Task details: Tally the lines that contain the string "this" and give the number by itself.

Excerpted records:
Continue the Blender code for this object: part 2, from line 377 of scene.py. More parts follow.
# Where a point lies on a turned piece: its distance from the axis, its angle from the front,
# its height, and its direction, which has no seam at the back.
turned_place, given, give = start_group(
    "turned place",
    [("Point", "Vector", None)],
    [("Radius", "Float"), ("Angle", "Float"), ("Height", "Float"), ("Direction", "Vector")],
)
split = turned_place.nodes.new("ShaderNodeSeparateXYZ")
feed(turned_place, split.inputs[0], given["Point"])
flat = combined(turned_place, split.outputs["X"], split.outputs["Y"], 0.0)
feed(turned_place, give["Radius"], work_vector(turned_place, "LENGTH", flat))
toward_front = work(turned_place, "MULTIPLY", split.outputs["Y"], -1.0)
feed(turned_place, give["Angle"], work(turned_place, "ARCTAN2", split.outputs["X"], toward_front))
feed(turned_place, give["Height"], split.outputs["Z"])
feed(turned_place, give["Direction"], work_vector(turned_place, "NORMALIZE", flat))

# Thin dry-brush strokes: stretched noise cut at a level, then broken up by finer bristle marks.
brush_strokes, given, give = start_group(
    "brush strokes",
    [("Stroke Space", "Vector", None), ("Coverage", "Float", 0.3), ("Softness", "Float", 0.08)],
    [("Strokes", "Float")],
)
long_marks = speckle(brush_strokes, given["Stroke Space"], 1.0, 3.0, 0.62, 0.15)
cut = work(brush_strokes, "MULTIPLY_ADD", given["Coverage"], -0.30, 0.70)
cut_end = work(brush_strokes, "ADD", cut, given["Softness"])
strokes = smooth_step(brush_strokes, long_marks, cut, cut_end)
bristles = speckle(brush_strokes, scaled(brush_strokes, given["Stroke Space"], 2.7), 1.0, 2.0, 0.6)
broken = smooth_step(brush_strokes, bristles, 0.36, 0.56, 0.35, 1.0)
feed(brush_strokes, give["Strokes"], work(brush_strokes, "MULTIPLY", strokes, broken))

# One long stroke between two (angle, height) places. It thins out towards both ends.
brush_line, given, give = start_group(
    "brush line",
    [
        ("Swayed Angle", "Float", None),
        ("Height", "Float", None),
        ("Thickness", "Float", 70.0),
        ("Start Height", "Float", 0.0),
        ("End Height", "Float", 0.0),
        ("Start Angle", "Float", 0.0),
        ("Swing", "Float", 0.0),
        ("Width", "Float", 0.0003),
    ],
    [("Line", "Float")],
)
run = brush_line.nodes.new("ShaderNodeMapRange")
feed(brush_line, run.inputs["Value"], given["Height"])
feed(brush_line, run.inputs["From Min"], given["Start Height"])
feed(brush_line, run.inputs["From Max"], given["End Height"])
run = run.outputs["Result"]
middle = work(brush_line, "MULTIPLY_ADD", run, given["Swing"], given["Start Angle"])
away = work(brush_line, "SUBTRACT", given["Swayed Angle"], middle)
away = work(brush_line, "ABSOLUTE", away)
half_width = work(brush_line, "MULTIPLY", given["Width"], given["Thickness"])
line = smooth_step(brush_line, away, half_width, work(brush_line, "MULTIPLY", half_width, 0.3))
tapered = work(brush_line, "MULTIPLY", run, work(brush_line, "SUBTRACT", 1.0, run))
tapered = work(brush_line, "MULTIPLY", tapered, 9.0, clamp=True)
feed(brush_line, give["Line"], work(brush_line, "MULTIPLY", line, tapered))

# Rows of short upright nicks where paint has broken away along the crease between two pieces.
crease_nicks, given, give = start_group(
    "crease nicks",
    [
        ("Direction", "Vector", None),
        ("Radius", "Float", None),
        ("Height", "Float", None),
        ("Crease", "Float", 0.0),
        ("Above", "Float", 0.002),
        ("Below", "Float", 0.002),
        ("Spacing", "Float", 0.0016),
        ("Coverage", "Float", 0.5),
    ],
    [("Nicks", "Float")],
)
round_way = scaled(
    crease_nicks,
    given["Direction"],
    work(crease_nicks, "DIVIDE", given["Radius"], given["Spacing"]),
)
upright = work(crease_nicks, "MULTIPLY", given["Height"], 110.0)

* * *

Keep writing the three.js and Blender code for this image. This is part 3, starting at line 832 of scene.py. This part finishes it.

Result of the exercise: 2